YOUR TASK » The material below contains a line with "The Blender code" and a line with "CUFF_BINDING = 2.6". Copy exactly those two lines and all lines between them.

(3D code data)
——
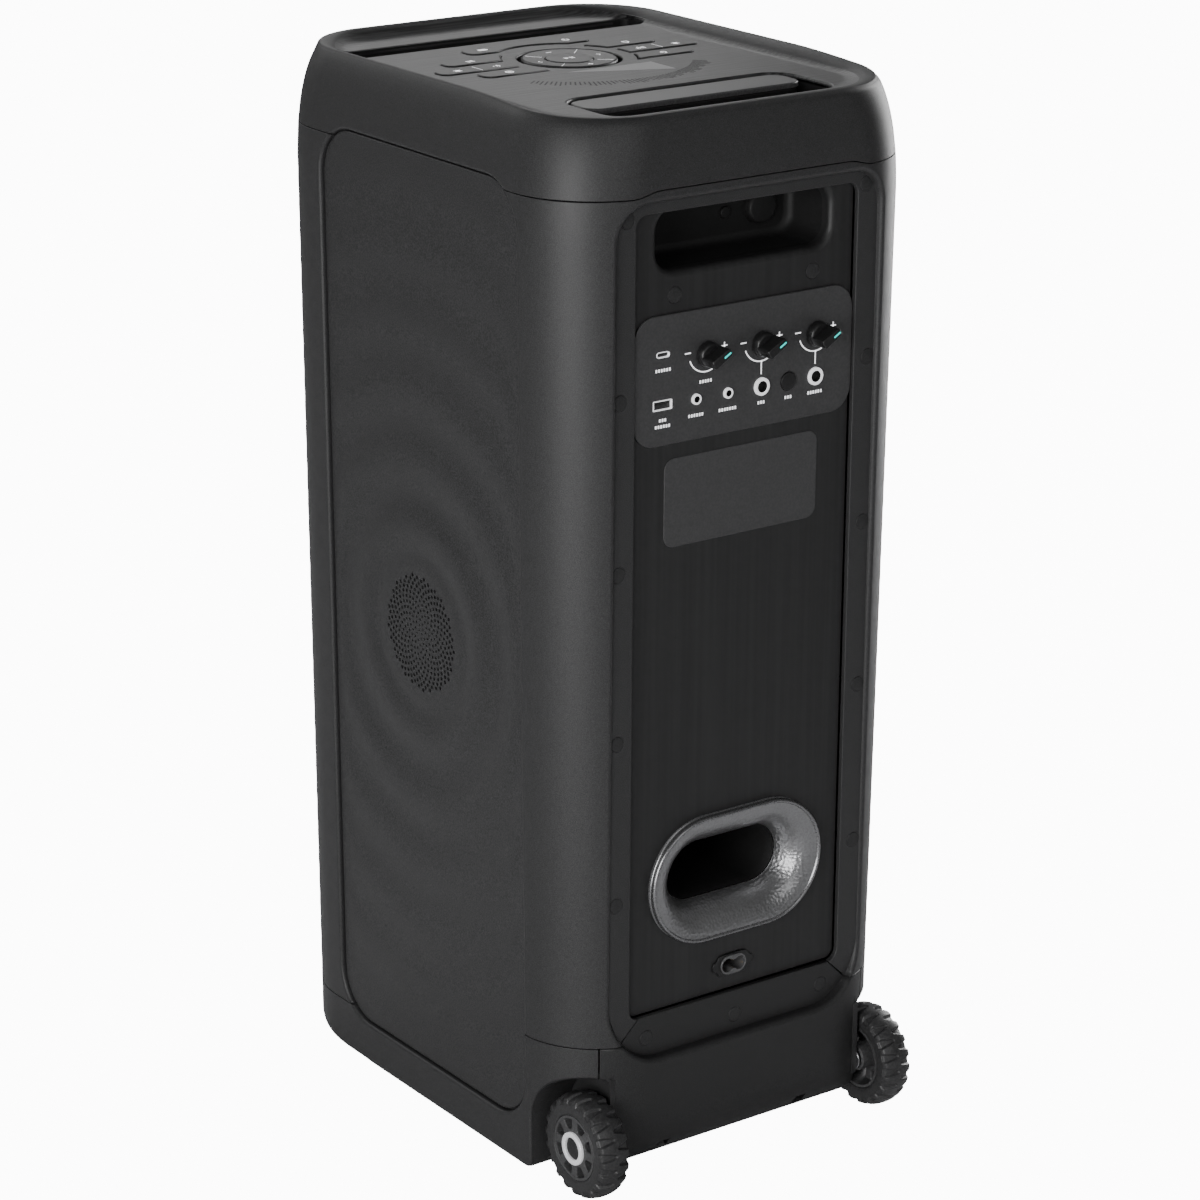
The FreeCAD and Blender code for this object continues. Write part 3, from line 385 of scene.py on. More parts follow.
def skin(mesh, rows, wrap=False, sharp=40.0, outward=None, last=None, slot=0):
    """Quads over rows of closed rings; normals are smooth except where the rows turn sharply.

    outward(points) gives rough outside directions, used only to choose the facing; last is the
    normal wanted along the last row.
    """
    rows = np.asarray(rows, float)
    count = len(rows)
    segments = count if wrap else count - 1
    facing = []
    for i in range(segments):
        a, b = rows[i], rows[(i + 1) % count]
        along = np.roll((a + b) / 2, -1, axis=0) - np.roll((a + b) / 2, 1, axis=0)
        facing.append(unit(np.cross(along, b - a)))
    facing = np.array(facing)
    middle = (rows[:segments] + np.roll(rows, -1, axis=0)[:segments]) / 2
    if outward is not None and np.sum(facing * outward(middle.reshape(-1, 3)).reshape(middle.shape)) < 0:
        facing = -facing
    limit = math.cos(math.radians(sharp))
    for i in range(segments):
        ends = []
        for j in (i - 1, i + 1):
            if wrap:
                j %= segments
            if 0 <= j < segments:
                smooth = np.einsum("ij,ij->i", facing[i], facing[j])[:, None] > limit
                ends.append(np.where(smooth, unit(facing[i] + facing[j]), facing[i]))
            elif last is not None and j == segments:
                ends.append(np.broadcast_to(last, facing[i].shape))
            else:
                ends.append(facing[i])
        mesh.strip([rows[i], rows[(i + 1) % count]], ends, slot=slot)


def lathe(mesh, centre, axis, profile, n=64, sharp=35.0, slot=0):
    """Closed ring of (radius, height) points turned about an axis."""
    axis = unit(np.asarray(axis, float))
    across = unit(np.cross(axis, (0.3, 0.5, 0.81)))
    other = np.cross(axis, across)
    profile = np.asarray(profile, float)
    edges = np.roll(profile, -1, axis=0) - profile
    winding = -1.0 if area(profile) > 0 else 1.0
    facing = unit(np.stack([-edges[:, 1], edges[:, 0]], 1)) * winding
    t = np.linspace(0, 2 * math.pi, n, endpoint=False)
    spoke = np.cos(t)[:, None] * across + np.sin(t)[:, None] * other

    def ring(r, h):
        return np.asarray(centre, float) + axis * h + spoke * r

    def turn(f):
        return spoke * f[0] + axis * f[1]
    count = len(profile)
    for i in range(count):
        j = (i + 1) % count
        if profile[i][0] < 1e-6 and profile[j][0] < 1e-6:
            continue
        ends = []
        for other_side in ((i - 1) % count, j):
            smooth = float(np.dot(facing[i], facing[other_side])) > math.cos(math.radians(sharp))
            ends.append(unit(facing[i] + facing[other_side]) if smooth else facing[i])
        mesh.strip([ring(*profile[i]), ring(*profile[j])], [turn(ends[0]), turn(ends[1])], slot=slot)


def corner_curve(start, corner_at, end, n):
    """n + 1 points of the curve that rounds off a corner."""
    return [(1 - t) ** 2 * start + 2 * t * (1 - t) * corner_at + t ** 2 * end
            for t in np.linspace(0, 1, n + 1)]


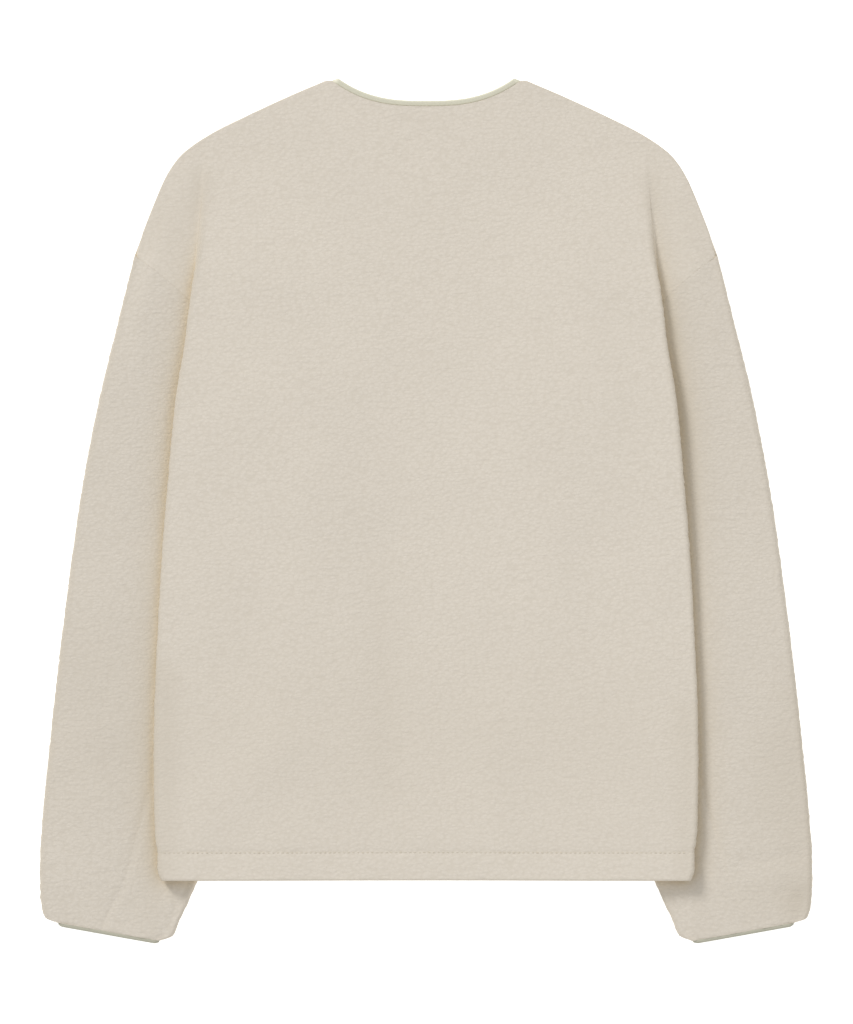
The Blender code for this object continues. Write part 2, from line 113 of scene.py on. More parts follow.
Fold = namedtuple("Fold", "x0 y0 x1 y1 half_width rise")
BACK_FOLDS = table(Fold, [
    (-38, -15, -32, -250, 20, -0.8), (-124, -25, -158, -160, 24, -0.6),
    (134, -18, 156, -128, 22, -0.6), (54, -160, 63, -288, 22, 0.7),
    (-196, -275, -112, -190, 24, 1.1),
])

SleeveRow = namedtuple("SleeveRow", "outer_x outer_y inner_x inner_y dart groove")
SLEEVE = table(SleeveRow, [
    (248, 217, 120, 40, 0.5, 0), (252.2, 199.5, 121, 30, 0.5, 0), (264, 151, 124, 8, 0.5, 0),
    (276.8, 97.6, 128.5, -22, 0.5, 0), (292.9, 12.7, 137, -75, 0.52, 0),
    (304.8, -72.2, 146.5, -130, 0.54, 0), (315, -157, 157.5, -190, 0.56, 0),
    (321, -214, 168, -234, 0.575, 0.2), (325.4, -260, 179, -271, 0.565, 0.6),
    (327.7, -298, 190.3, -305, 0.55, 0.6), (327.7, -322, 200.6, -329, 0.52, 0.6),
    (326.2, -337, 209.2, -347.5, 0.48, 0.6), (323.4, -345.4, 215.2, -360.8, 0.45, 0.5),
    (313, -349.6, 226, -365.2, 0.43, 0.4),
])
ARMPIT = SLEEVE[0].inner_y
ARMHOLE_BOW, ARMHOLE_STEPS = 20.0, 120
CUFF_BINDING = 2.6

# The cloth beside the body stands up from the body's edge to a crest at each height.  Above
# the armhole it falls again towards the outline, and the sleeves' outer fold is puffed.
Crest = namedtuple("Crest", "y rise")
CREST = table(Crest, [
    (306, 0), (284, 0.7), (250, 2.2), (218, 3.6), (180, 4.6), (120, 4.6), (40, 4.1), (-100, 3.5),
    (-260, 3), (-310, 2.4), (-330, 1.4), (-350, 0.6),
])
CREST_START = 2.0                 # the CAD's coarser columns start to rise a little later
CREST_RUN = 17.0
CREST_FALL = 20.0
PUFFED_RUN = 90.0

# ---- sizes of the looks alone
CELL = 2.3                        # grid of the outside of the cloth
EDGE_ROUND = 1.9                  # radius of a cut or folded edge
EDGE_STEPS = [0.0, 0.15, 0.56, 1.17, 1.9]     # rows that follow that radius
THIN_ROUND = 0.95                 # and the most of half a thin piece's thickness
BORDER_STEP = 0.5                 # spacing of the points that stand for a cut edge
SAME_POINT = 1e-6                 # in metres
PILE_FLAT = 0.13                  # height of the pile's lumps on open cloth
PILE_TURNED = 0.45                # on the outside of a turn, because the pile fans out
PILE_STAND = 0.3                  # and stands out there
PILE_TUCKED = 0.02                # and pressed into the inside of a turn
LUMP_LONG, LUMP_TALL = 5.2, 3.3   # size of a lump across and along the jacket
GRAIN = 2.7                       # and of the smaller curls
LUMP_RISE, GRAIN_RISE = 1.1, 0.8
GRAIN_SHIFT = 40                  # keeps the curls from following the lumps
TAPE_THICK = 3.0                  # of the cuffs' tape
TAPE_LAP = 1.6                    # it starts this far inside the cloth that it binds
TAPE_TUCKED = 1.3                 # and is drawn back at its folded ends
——
EXERCISE OUTPUT »
The Blender code for this object continues. Write part 2, from line 113 of scene.py on. More parts follow.
Fold = namedtuple("Fold", "x0 y0 x1 y1 half_width rise")
BACK_FOLDS = table(Fold, [
    (-38, -15, -32, -250, 20, -0.8), (-124, -25, -158, -160, 24, -0.6),
    (134, -18, 156, -128, 22, -0.6), (54, -160, 63, -288, 22, 0.7),
    (-196, -275, -112, -190, 24, 1.1),
])

SleeveRow = namedtuple("SleeveRow", "outer_x outer_y inner_x inner_y dart groove")
SLEEVE = table(SleeveRow, [
    (248, 217, 120, 40, 0.5, 0), (252.2, 199.5, 121, 30, 0.5, 0), (264, 151, 124, 8, 0.5, 0),
    (276.8, 97.6, 128.5, -22, 0.5, 0), (292.9, 12.7, 137, -75, 0.52, 0),
    (304.8, -72.2, 146.5, -130, 0.54, 0), (315, -157, 157.5, -190, 0.56, 0),
    (321, -214, 168, -234, 0.575, 0.2), (325.4, -260, 179, -271, 0.565, 0.6),
    (327.7, -298, 190.3, -305, 0.55, 0.6), (327.7, -322, 200.6, -329, 0.52, 0.6),
    (326.2, -337, 209.2, -347.5, 0.48, 0.6), (323.4, -345.4, 215.2, -360.8, 0.45, 0.5),
    (313, -349.6, 226, -365.2, 0.43, 0.4),
])
ARMPIT = SLEEVE[0].inner_y
ARMHOLE_BOW, ARMHOLE_STEPS = 20.0, 120
CUFF_BINDING = 2.6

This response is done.